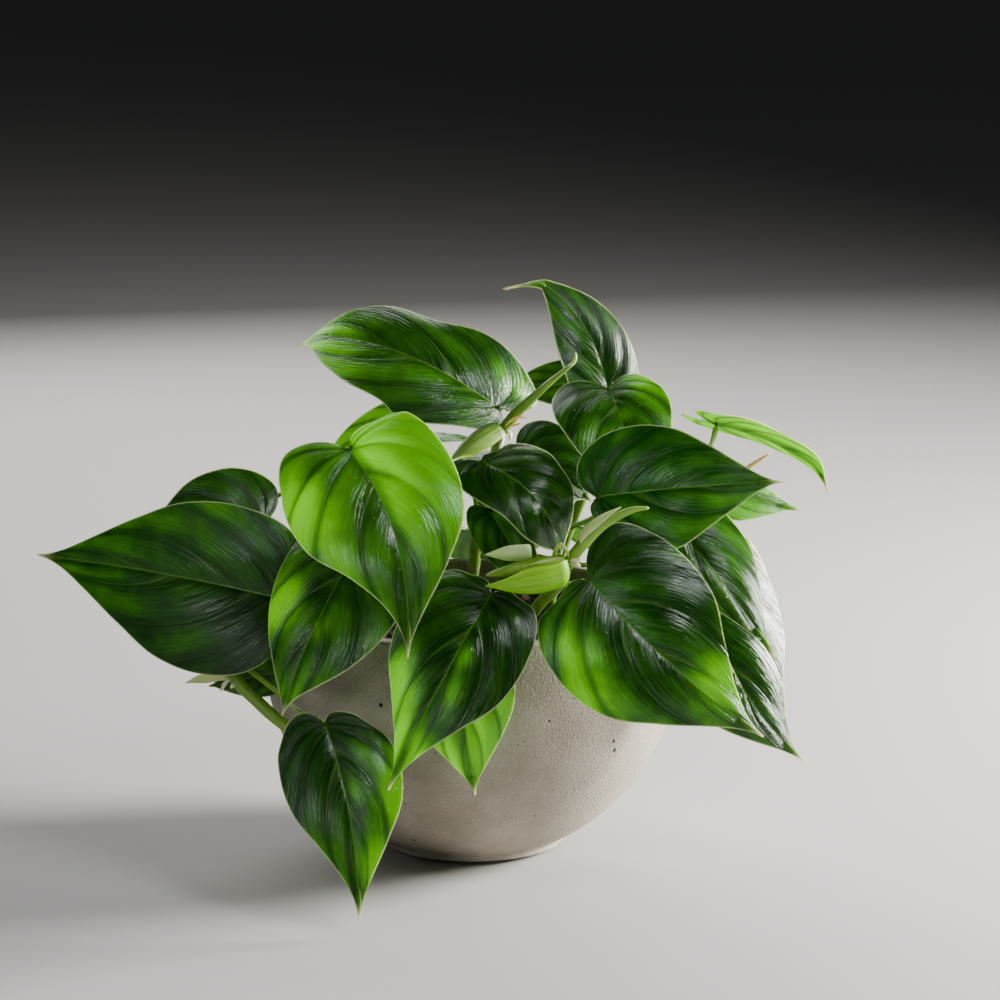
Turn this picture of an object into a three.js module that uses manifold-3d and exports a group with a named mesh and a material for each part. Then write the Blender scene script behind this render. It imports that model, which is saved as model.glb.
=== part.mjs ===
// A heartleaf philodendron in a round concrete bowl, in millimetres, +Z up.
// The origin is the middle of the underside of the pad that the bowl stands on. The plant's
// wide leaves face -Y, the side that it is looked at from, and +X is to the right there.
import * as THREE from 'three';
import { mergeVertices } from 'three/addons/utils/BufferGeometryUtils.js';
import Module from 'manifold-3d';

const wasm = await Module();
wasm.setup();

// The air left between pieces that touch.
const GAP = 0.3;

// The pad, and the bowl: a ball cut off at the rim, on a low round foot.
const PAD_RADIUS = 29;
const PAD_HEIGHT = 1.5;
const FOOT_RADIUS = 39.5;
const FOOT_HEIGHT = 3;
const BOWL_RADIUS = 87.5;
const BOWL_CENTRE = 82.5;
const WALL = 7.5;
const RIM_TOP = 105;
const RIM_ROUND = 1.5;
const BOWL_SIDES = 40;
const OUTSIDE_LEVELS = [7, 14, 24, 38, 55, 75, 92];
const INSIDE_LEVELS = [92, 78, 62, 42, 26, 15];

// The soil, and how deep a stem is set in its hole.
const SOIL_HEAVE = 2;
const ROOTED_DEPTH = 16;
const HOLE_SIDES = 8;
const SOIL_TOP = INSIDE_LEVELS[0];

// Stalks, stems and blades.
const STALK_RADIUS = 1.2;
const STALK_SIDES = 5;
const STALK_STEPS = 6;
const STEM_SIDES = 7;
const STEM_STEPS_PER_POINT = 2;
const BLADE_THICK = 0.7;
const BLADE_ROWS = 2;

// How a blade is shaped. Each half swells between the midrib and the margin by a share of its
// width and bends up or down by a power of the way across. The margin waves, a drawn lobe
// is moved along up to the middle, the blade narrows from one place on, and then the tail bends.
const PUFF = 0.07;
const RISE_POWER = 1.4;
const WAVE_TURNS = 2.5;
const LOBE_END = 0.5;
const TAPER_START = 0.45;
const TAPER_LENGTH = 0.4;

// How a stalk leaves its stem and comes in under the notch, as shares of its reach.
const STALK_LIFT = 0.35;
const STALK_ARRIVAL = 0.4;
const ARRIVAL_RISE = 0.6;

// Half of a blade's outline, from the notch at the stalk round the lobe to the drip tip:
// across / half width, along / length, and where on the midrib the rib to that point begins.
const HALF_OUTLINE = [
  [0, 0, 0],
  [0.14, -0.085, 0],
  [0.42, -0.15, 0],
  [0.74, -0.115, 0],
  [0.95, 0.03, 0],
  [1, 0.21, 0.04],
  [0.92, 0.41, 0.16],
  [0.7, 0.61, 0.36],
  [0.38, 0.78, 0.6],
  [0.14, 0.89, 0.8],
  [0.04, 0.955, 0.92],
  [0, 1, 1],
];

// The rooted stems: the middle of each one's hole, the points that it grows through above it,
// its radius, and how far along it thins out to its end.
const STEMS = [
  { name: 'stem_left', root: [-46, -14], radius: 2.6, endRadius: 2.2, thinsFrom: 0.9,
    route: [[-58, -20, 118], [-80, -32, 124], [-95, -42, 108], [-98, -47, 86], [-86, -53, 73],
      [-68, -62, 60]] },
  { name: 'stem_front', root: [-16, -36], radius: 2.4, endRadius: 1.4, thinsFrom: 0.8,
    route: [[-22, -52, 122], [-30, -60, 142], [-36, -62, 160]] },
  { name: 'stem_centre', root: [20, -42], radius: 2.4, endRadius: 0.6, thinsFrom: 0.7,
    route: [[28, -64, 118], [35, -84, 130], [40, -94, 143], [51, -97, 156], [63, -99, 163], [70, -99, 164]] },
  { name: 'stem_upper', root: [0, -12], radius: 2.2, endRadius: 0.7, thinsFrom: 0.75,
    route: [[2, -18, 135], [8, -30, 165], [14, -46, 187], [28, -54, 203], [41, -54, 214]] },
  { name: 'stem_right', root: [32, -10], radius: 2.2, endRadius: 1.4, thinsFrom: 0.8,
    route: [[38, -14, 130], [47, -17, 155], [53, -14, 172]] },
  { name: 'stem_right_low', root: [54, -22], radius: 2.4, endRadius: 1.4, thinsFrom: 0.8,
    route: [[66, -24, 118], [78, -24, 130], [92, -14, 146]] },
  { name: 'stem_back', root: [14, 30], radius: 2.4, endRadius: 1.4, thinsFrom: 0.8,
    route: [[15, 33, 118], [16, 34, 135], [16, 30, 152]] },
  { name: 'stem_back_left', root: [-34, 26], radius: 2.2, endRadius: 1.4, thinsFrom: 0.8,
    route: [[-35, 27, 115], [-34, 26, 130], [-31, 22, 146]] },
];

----

Exercise brief -
Pull out and copy each line containing the string "manifold".

Response to the exercise -
Turn this picture of an object into a three.js module that uses manifold-3d and exports a group with a named mesh and a material for each part. Then write the Blender scene script behind this render. It imports that model, which is saved as model.glb.
import Module from 'manifold-3d';